> [Collected data]:

════════════════════

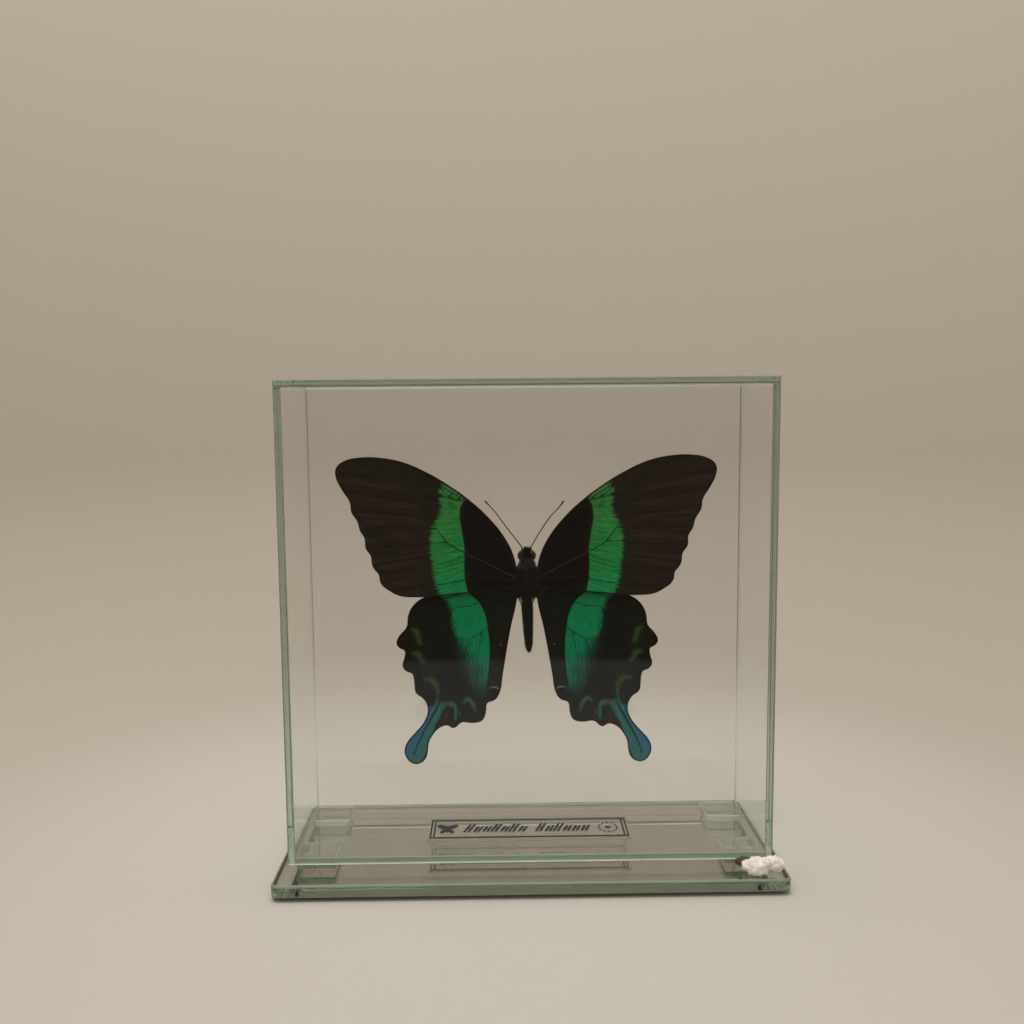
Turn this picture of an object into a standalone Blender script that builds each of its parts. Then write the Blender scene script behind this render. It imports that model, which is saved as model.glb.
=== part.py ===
"""Glass display case on a mirror base, with one spread swallowtail butterfly fixed in it.

The case stands on the XY plane, its front towards -Y, and its origin is the centre of its underside.
Run it with: blender --background --python part.py
"""

import math

import bmesh
import bpy
from mathutils import Vector

MM = 0.001
GAP = 0.3 * MM  # clearance between pieces that touch

# Glass case
CASE_WIDTH = 150 * MM
CASE_DEPTH = 46 * MM
CASE_HEIGHT = 149 * MM
PANE = 2 * MM  # thickness of every pane
PANE_ARRIS = 0.25 * MM

# Mirror base with its feet, and the spacers that carry the case
BASE_WIDTH = 158 * MM
BASE_DEPTH = 63 * MM
BASE_THICKNESS = 4 * MM
BASE_CORNER_RADIUS = 2.5 * MM
BASE_ARRIS = 0.6 * MM
FOOT_HEIGHT = 1.2 * MM
FOOT_RADIUS = 5 * MM
FOOT_INSET = Vector((10.5 * MM, 10.5 * MM))
SPACER_SIDE = 12.5 * MM
SPACER_HEIGHT = 2.5 * MM
SPACER_CORNER_RADIUS = 1.5 * MM
SPACER_X = 67 * MM
SPACER_FRONT_Y = -14 * MM
SPACER_BACK_Y = 15.5 * MM

# Label on the floor of the case
LABEL_WIDTH = 66 * MM
LABEL_DEPTH = 16 * MM
LABEL_THICKNESS = 0.2 * MM
LABEL_Y = -2 * MM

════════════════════

> [Exercise aim]: Would you give the material above again, complete and exact?

> [Full output]:
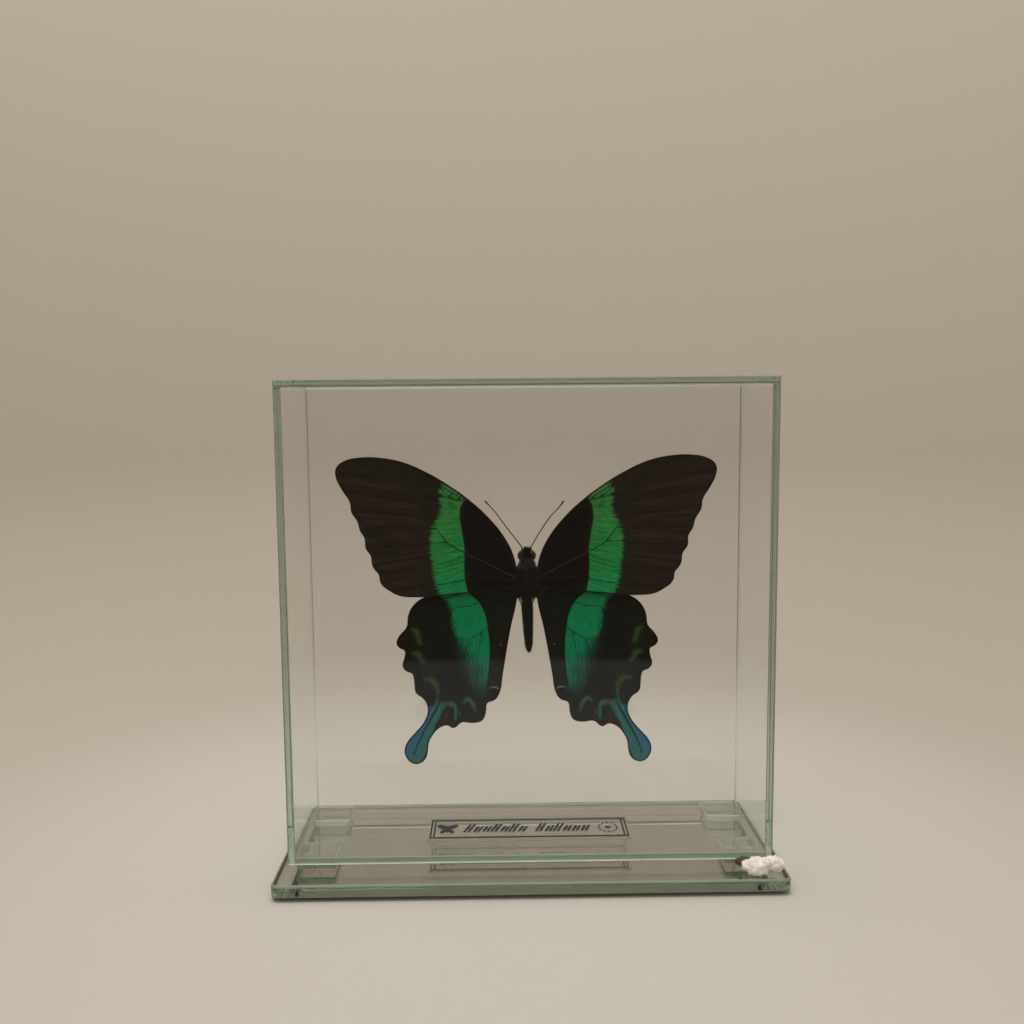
Turn this picture of an object into a standalone Blender script that builds each of its parts. Then write the Blender scene script behind this render. It imports that model, which is saved as model.glb.
=== part.py ===
"""Glass display case on a mirror base, with one spread swallowtail butterfly fixed in it.

The case stands on the XY plane, its front towards -Y, and its origin is the centre of its underside.
Run it with: blender --background --python part.py
"""

import math

import bmesh
import bpy
from mathutils import Vector

MM = 0.001
GAP = 0.3 * MM  # clearance between pieces that touch

# Glass case
CASE_WIDTH = 150 * MM
CASE_DEPTH = 46 * MM
CASE_HEIGHT = 149 * MM
PANE = 2 * MM  # thickness of every pane
PANE_ARRIS = 0.25 * MM

# Mirror base with its feet, and the spacers that carry the case
BASE_WIDTH = 158 * MM
BASE_DEPTH = 63 * MM
BASE_THICKNESS = 4 * MM
BASE_CORNER_RADIUS = 2.5 * MM
BASE_ARRIS = 0.6 * MM
FOOT_HEIGHT = 1.2 * MM
FOOT_RADIUS = 5 * MM
FOOT_INSET = Vector((10.5 * MM, 10.5 * MM))
SPACER_SIDE = 12.5 * MM
SPACER_HEIGHT = 2.5 * MM
SPACER_CORNER_RADIUS = 1.5 * MM
SPACER_X = 67 * MM
SPACER_FRONT_Y = -14 * MM
SPACER_BACK_Y = 15.5 * MM

# Label on the floor of the case
LABEL_WIDTH = 66 * MM
LABEL_DEPTH = 16 * MM
LABEL_THICKNESS = 0.2 * MM
LABEL_Y = -2 * MM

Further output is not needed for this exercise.